My birthday is coming up in a week.  I'll be a 35 year old widow.  I had 24 birthdays before Jeff and I had 10 birthdays with him.  I never thought that I would spend a birthday without him but cancer really ruined that.  So this will be my first birthday without him, with many more birthdays without him to come. 

I'm going to try and remember this quote to get me through, not only this birthday, but the many more that will follow.

I hate cancer for making me a widow.


There is only one way forward for either of us. Stay in the present moment. Don’t look too far ahead, you are just predicting what you cannot know.

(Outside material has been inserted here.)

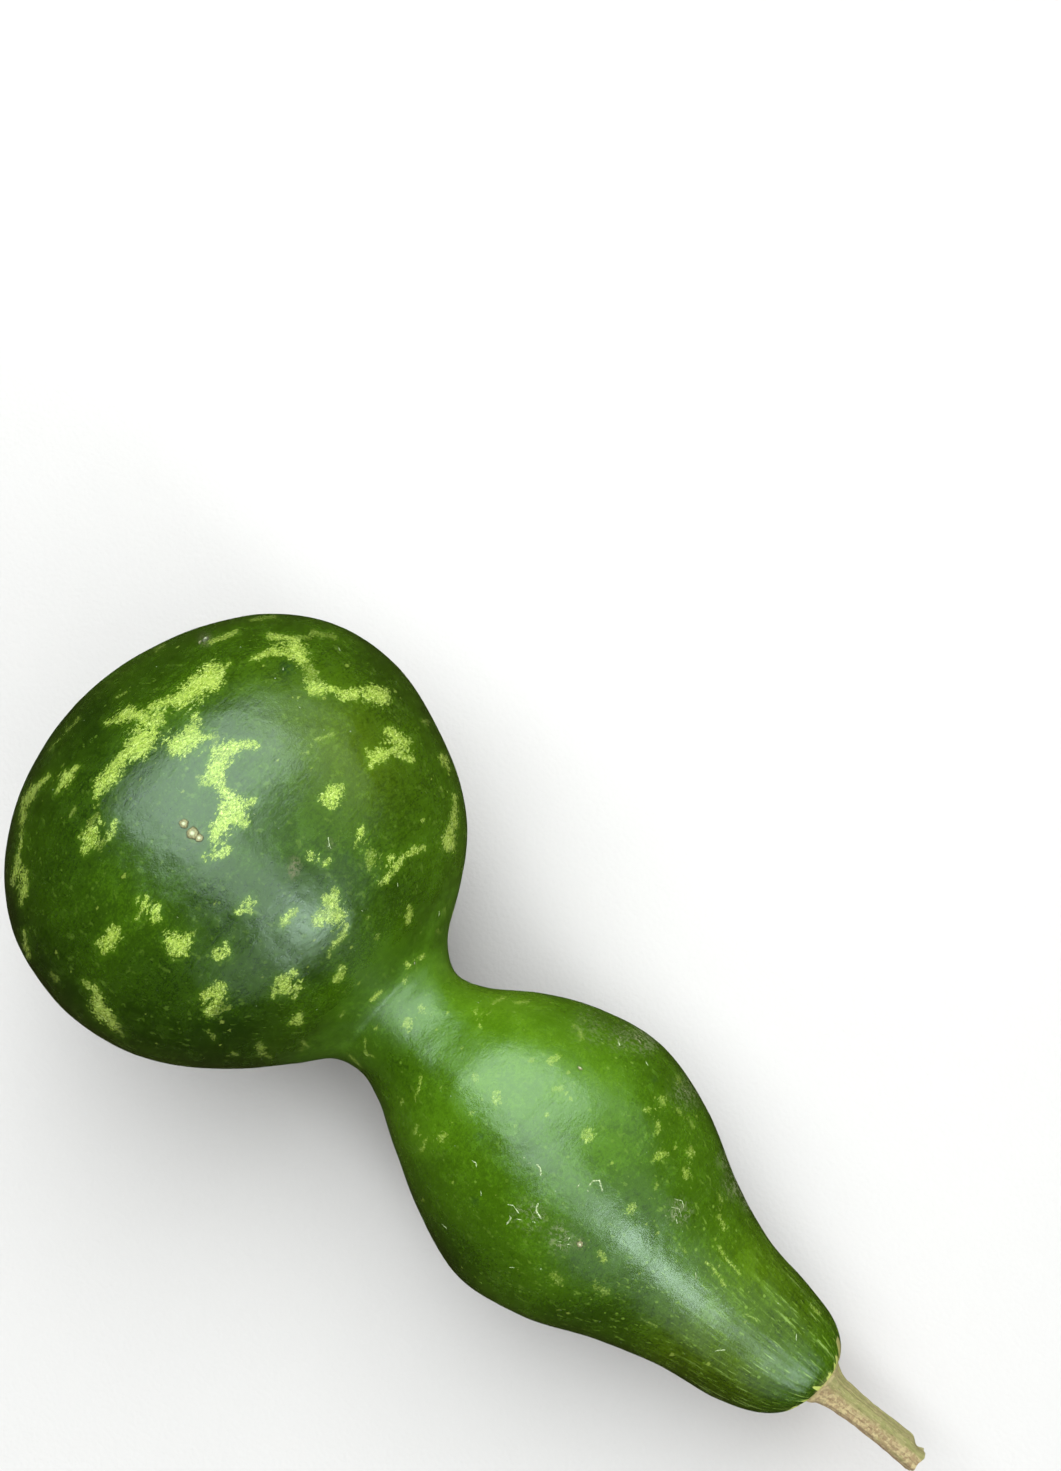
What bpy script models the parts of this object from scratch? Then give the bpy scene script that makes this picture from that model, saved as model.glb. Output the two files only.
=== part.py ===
"""A fresh bottle gourd, as picked, lying on its side: one hard-skinned fruit with two bulbs and a waist, and
the cut stem on its small end.

Metres, +Z up. The long axis runs along X with the stem at +X. The fruit rests on the surface z = 0 on a small
flat under each bulb. The origin is at the bottom, in the middle of the whole gourd's box.
"""

import math

import bmesh
import bpy
from mathutils import Matrix, Vector

MM = 0.001

# ---- Driving dimensions -------------------------------------------------------------------------------------
# The fruit, along its own axis. Station 0 is the blossom end and the stem sits on the last station.
# (station, radius) in millimetres. The first and last rows close the two ends.
GIRTH = [
    (0.0, 0.0),  # blossom end
    (0.9, 11.6),
    (3.8, 22.4),
    (9.4, 34.4),
    (18.3, 46.1),
    (30.8, 55.0),
    (48.3, 59.1),  # widest place of the big bulb
    (63.8, 57.3),
    (77.8, 51.8),
    (90.8, 42.3),
    (100.4, 30.8),
    (107.8, 20.3),
    (114.8, 17.2),  # waist
    (122.3, 19.4),
    (133.3, 26.6),
    (147.8, 34.2),
    (166.3, 38.8),  # widest place of the small bulb
    (184.8, 34.8),
    (202.8, 26.4),
    (218.8, 20.8),
    (234.8, 18.0),  # neck
    (244.8, 14.9),
    (250.2, 10.6),
    (252.2, 5.8),  # rim of the stem's seat
]
# How far the middle of the fruit strays from a straight line: (station, sideways, upwards) in millimetres.
BEND = [
    (0.0, -2.2, 0.5),
    (35.0, 0.3, 0.0),
    (70.0, -0.2, -0.2),
    (95.0, 0.9, -0.6),
    (115.0, -3.6, -1.5),
    (140.0, -2.1, -2.6),
    (170.0, -3.2, -3.0),
    (205.0, -3.4, -2.2),
    (232.0, -2.2, -1.2),
    (252.2, 0.5, -0.4),
]
BULB_FLATTENING = 0.975  # height over width of the big bulb
OUT_OF_ROUND = 0.012  # share of the radius that the sections stray from an ellipse
# The top of the waist lies nearer the big bulb than its two sides do: (station, extra radius on top) in millimetres.
TOP_SWELL = [
    (76.0, 0.0), (82.0, -0.1), (87.0, -0.7), (91.5, -2.1), (96.0, -4.4), (101.0, -8.0), (105.0, -6.2), (109.0, -1.9),
    (114.8, 2.2), (122.3, 4.3), (131.0, 5.1), (140.0, 3.7), (150.0, 2.0), (160.0, 0.7), (170.0, 0.1), (176.0, 0.0),
]
TILT = math.radians(8.3)  # the small end is lower, because the small bulb also rests
SEAT_GAP = 0.3 * MM

STEM_LENGTH = 30.5 * MM
# (share of the length, radius in millimetres, sideways, upwards)
STEM = [
    (0.0, 5.5, 0.8, -0.4),
    (0.06, 4.9, 0.9, -0.3),
    (0.16, 4.2, 1.3, -0.1),
    (0.35, 3.7, 1.9, 0.3),
    (0.60, 3.55, 2.6, 0.8),
    (0.85, 3.6, 3.2, 1.2),
    (1.0, 3.65, 3.4, 1.3),
]
STEM_RIBS = 5
STEM_RIB_DEPTH = 0.10
STEM_CUT_SLANT = 1.2 * MM

ORIGIN_X = 140.6 * MM
ORIGIN_Y = 0.2 * MM
GROUND_Z = -64.8 * MM  # sinks each bulb 0.9 mm, which the resting flat takes off

FRUIT_RINGS = 52
FRUIT_SIDES = 56
STEM_RINGS = 14
STEM_SIDES = 30

GREEN = (0.055, 0.135, 0.018, 1.0)
STEM_GREEN = (0.42, 0.40, 0.20, 1.0)


# ---- Shape functions ----------------------------------------------------------------------------------------
def through(points, first, last, u):
    """A point at u, from 0 to 1, on a smooth curve through points. first and last steer its two ends."""
    row = [first, *points, last]
    steps = [math.sqrt(math.dist(a, b)) for a, b in zip(row, row[1:])]
    span = sum(steps[1:-1])
    at, i = u * span, 1
    while i < len(steps) - 2 and at > steps[i]:
        at -= steps[i]
        i += 1
    t0, t1, t2, t3 = -steps[i - 1], 0.0, steps[i], steps[i] + steps[i + 1]
    t = min(max(at, 0.0), t2)
    p0, p1, p2, p3 = row[i - 1 : i + 3]

    def mix(a, b, ta, tb):
        return [((tb - t) * x + (t - ta) * y) / (tb - ta) for x, y in zip(a, b)]

    a1, a2, a3 = mix(p0, p1, t0, t1), mix(p1, p2, t1, t2), mix(p2, p3, t2, t3)
    return mix(mix(a1, a2, t0, t2), mix(a2, a3, t1, t3), t1, t2)


def along(rows, x):
    """The other columns of rows at x in the first column, with a smooth curve between rows."""
    x = min(max(x, rows[0][0]), rows[-1][0])
    i = 0
    while i < len(rows) - 2 and x > rows[i + 1][0]:
        i += 1

    def slope(k, c):
        lo, hi = max(k - 1, 0), min(k + 1, len(rows) - 1)
        return (rows[hi][c] - rows[lo][c]) / (rows[hi][0] - rows[lo][0])

    wide = rows[i + 1][0] - rows[i][0]
    s = (x - rows[i][0]) / wide
    h = [2 * s**3 - 3 * s**2 + 1, s**3 - 2 * s**2 + s, 3 * s**2 - 2 * s**3, s**3 - s**2]
    return [
        h[0] * rows[i][c] + h[1] * wide * slope(i, c) + h[2] * rows[i + 1][c] + h[3] * wide * slope(i + 1, c)
        for c in range(1, len(rows[0]))
    ]


def fruit_ring(u):
    """(station, radius) of the fruit at u, from 0 at the blossom end to 1 at the stem's seat, in millimetres."""
    first = (GIRTH[1][0], -GIRTH[1][1])
    last = (GIRTH[-1][0] + 0.3, GIRTH[-1][1] - 2.5)
    station, radius = through(GIRTH, first, last, u)
    return station, max(radius, 0.0)


def fruit_point(station, radius, angle):
    """The skin at a station, in the fruit's own axes in millimetres. Angle 0 is +Y and 90 degrees is up."""
    side, up = along(BEND, station)
    waves = math.cos(2 * angle + 0.022 * station + 0.6) + 0.6 * math.cos(3 * angle - 0.031 * station)
    swell = along(TOP_SWELL, station)[0] * max(math.sin(angle), 0.0) ** 1.5
    r = radius * (1 + OUT_OF_ROUND * waves) + swell
    bulb = math.exp(-(((station - 48.0) / 45.0) ** 2))
    tall = 1 - (1 - BULB_FLATTENING) * bulb
    return Vector((station, side + r * math.cos(angle), up + tall * r * math.sin(angle)))


def placed(point):
    """From the fruit's own axes in millimetres to the model's frame in metres."""
    x, y, z = point * MM
    c, s = math.cos(TILT), math.sin(TILT)
    return Vector((x * c + z * s - ORIGIN_X, y - ORIGIN_Y, z * c - x * s - GROUND_Z))


def stem_point(share, angle):
    radius, side, up = along(STEM, share)
    ribs = 1 + STEM_RIB_DEPTH * math.cos(STEM_RIBS * angle + 0.5)
    reach = GIRTH[-1][0] + (SEAT_GAP + share * STEM_LENGTH) / MM
    slant = STEM_CUT_SLANT / MM * share**4 * math.sin(angle)
    y = side + radius * ribs * math.cos(angle)
    z = up + radius * ribs * math.sin(angle)
    return Vector((reach + slant, y, z))


# ---- Building the meshes ------------------------------------------------------------------------------------
def loft(rings, start_point=None):
    """A closed mesh through rings of points, with a point or a flat cap at the start and a flat cap at the end."""
    bm = bmesh.new()
    loops = [[bm.verts.new(p) for p in ring] for ring in rings]
    sides = len(rings[0])
    for a, b in zip(loops, loops[1:]):
        for i in range(sides):
            j = (i + 1) % sides
            bm.faces.new((a[i], b[i], b[j], a[j]))
    if start_point is not None:
        tip = bm.verts.new(start_point)
        for i in range(sides):
            bm.faces.new((tip, loops[0][i], loops[0][(i + 1) % sides]))
    else:
        bm.faces.new(loops[0])
    bm.faces.new(list(reversed(loops[-1])))
    bmesh.ops.recalc_face_normals(bm, faces=bm.faces)
    return bm


def flatten_underside(bm):
    """Cuts the mesh at z = 0 and closes each cut with one flat face."""
    cut = bmesh.ops.bisect_plane(
        bm,
        geom=bm.verts[:] + bm.edges[:] + bm.faces[:],
        dist=1e-7,
        plane_co=(0, 0, 0),
        plane_no=(0, 0, 1),
        clear_inner=True,
    )
    edges = [e for e in cut["geom_cut"] if isinstance(e, bmesh.types.BMEdge)]
    bmesh.ops.holes_fill(bm, edges=edges, sides=0)
    bmesh.ops.recalc_face_normals(bm, faces=bm.faces)


def material(name, colour, roughness):
    made = bpy.data.materials.new(name)
    made.use_nodes = True
    bsdf = made.node_tree.nodes["Principled BSDF"]
    bsdf.inputs["Base Color"].default_value = colour
    bsdf.inputs["Roughness"].default_value = roughness
    bsdf.inputs["Metallic"].default_value = 0.0
    return made


def add(name, bm, made):
    mesh = bpy.data.meshes.new(name)
    bm.to_mesh(mesh)
    bm.free()
    mesh.materials.append(made)
    mesh.shade_smooth()
    mesh.set_sharp_from_angle(angle=math.radians(40))
    obj = bpy.data.objects.new(name, mesh)
    bpy.context.scene.collection.objects.link(obj)
    return obj


def build():
    for obj in list(bpy.data.objects):
        bpy.data.objects.remove(obj)

    turn = [2 * math.pi * i / FRUIT_SIDES for i in range(FRUIT_SIDES)]
    rings = []
    for k in range(1, FRUIT_RINGS + 1):
        station, radius = fruit_ring(k / FRUIT_RINGS)
        rings.append([placed(fruit_point(station, radius, a)) for a in turn])
    fruit = loft(rings, placed(fruit_point(0.0, 0.0, 0.0)))
    flatten_underside(fruit)

    turn = [2 * math.pi * i / STEM_SIDES for i in range(STEM_SIDES)]
    rings = [[placed(stem_point(k / STEM_RINGS, a)) for a in turn] for k in range(STEM_RINGS + 1)]
    stem = loft(rings)

    gourd = bpy.data.objects.new("bottle_gourd", None)
    bpy.context.scene.collection.objects.link(gourd)
    for obj in (
        add("gourd_fruit", fruit, material("gourd_skin", GREEN, 0.42)),
        add("fruit_stem", stem, material("dry_stem", STEM_GREEN, 0.85)),
    ):
        obj.parent = gourd
        obj.matrix_world = Matrix.Identity(4)


build()
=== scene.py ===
"""The finish of a fresh bottle gourd: the same fruit and stem as the CAD, modelled finely, with their skins.

Metres, +Z up, +X from the big bulb's blossom end to the cut stem.
"""

import math
import random

import bmesh
import bpy
import numpy as np
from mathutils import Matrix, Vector, noise


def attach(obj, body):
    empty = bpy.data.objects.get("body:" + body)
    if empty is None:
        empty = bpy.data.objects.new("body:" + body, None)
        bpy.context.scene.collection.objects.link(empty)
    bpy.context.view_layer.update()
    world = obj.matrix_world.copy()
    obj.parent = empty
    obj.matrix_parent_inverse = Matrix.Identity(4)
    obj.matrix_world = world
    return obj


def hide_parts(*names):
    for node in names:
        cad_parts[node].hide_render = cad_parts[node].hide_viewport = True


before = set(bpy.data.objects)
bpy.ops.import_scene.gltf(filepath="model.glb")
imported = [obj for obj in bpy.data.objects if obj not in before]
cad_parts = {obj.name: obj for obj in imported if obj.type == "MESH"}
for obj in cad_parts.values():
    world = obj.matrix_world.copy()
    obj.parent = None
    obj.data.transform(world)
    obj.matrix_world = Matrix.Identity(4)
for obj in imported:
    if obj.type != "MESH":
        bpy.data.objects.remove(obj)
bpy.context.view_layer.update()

MM = 0.001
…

Don’t give the voices (both fears and dreams) in your head too much credit, they are ghosts of past relationships, and patterns that might need to be discarded. - See more at: http://goodmenproject.com/featured-content/dating-divorce-whats-worst-happen-gmp/#sthash.GXWIcn5O.dpufSt

Saturday, September 6, 2014

Weddings and Funerals

Jeff and I were together for ten years but he died just two and a half years after we were married. 

We didn't do a whole funeral thing, mainly because Jeff would have hated that, I was against having a viewing and because he was cremated his remains would not have been ready in time to do the interment.  We decided to do a celebration of life in my parents backyard.

But I distinctly remember the feeling I had before the celebration of life officially started.  People started arriving and I had a panic attack and had to go sit in the back bedroom and hide.  When the speaking finally started I was walked to my seat. 

I found it so familiar to our wedding.

Neither Jeff nor I wanted a big wedding, we just weren't those kind of people but it was so important to our families so we had a compromise, we had a small, destination wedding that his mom planned.  I literally had no hand in practically the entire wedding planning.  The only thing I chose was my wedding dress.  Everything else was chosen and paid for by Jeff's parents and my parents.  But I still had him to rely on and to commiserate with because even though we weren't really planning the wedding, we knew there were certain things we didn't want to do, so we fought to keep it as simple as possible. 

For his celebration of life, his parents and I planned it together.  For the most part we were all on the same page but there were a few things that I fought for.  Of course I wanted it to be simple because that's what Jeff would have wanted.  We told all the men to either wear a sports team jersey, especially a Charger's jersey or his softball team's jersey.

But this time, I didn't have him to commiserate with, I didn't have him to be nervous with.  The feeling before the wedding was worth it because we would be together after.  The feeling before his celebration of life was terrible because at the end, I still wouldn't have him after.  Waiting for his celebration of life to start was so similar, yet I knew it was so different than our wedding just two years before, specifically waiting in a room while everybody was waiting for me to walk down an aisle. 

But walking down the aisle for our wedding, I didn't worry about everybody looking at me because he was waiting at the end for me.  I knew that he was just as nervous as I was with all of the attention on us. 

Walking down the aisle to take my seat at his celebration of life, he wasn't there waiting for me at the end.  We wouldn't walk back up the aisle hand in hand, knowing it was all over and the pressure was off and we had each other to lean on.

It's devastating remembering like it was just yesterday how happy we were on our wedding day when it was finally all over, all of the nervousness and annoying things we had to do just to be married ended up being worth it in the end, because we had each other. 

Yet when the celebration of life was all over, I didn't have him.  I was all alone, so all the stress, nervousness and annoying things I had to do to celebrate his time here on Earth was just over, with no happy ending.  No Jeff at the end to commiserate with, to lean on, to love.

Weddings and funerals, I never thought I would think they had anything in common until cancer took my husband.  Another reason why I hate cancer for making me a widow.